Mais pour ce ne laissa mie le roi d’Angleterre à tenir en amour les Flamands, car il savoit bien que le comte n’avoit pas ce fait par leur conseil, et en étoient moult courroucés, et l’excusance qu’ils en firent il crut assez légèrement.


CHAPITRE CCCXII.


Comment messire Robert de Namur vint au siége devant Calais et comment il devint homme du roi d’Angleterre.

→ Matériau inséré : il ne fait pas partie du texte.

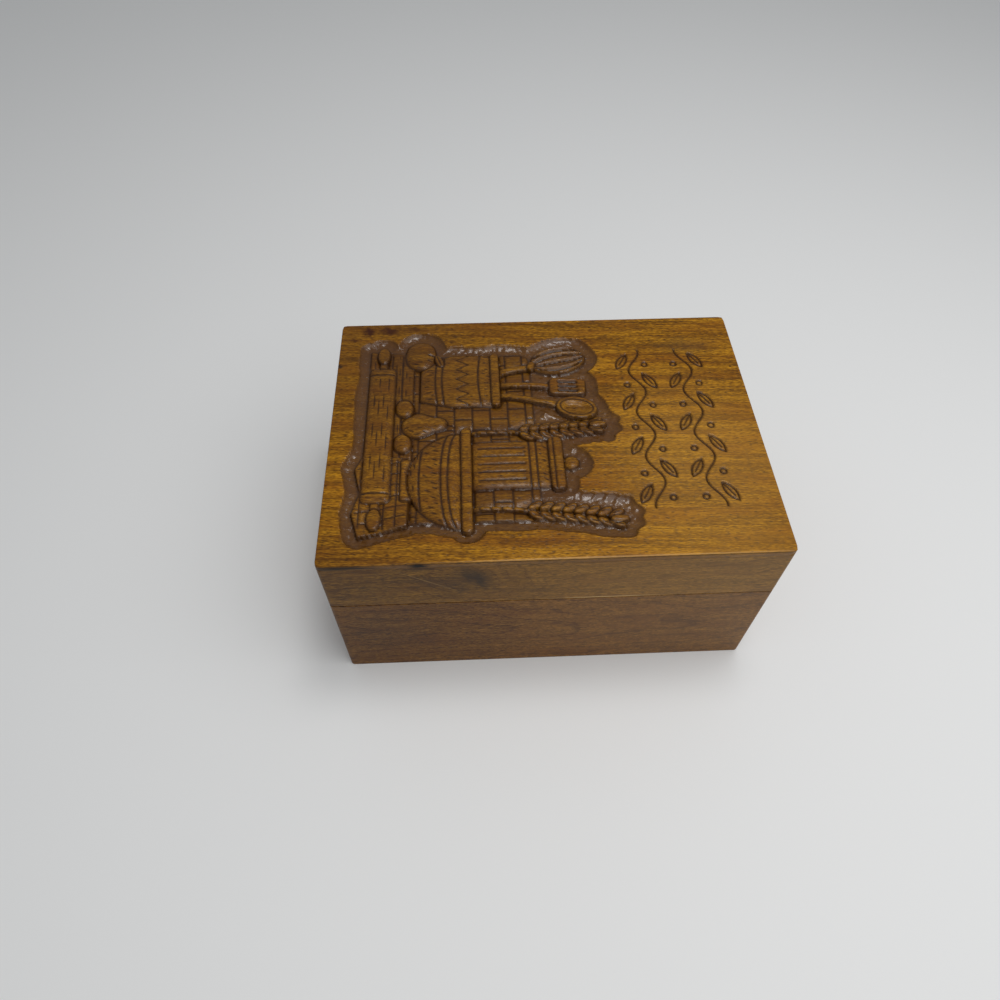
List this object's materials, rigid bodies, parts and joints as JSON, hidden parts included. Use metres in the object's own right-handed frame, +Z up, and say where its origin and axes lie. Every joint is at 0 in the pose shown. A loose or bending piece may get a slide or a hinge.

En ce temps que le siége se tenoit devant Calais, venoient voir le roi et la roine plusieurs barons et chevaliers de Flandre, de Brabant, de Hainaut et d’Allemaigne ; et ne s’en partoit nul sans grand profit, car le roi et la roine d’honneur et de largesses étoient si pleins et si affaités, que tout ils donnoient ; et par celle vertu acquirent eux la grâce et la renommée de toute honneur. En ce temps étoit nouvellement revenu en la comté de Namur, du voyage de Prusse et du Saint-Sépulchre, ce gentil et vaillant chevalier messire Robert de Namur ; et l’avoit fait le sire de Spontin chevalier en la sainte terre. Messire Robert pour ce temps étoit moult jeune et n’avoit encore été prié de l’un roi ni de l’autre : toutefois il étoit plus enclin assez à être Anglois que François, pour l’amour de messire Robert d’Artois son oncle que le roi d’Angleterre avoit moult aimé. Si s’avisa qu’il viendroit devant Calais voir le roi et la roine d’Angleterre et les seigneurs qui là étoient. Si s’ordonna selon ce, et mit en bon arroy et riche, ainsi comme à lui appartenoit et que toudis il alloit par le chemin. Si exploita tant par ses journées, qu’il vint au siége de Calais, honorablement accompagné de chevaliers et d’écuyers, et se présenta au roi, qui liement le reçut, et aussi fit madame la roine. Si entra grandement en leur amour et en leur grâce, pour cause de ce que il portoit le nom de messire Robert son oncle, que jadis avoient tant aimé, et auquel ils avoient trouvé grand conseil. Si devint le dit messire Robert de Namur homme féodal au roi d’Angleterre, et lui donna le dit roi trois cents livres à l’esterlin de pension par an, et lui assigna sur ses coffres et à être payés à Bruges. Depuis se tint le dit messire Robert de-lez le roi et la roine, au siége devant Calais, tant que la ville fut gagnée, ainsi comme vous orrez en avant recorder.


CHAPITRE CCCXIII.


Comment ceux de la Roche-Derien se tournèrent Anglois ; et comment messire Charles de Blois atout grand’foison de gens d’armes y mit le siége.


Je me suis longuement tenu de parler de monseigneur Charles de Blois, duc de Bretagne pour

  1. Le comte de Flandre s’évada le 5 des calendes d’avril, c’est-à-dire le 28 mars, selon Meyer, le mardi des fêtes de Pâques, 3 d’avril, suivant les Chroniques de France.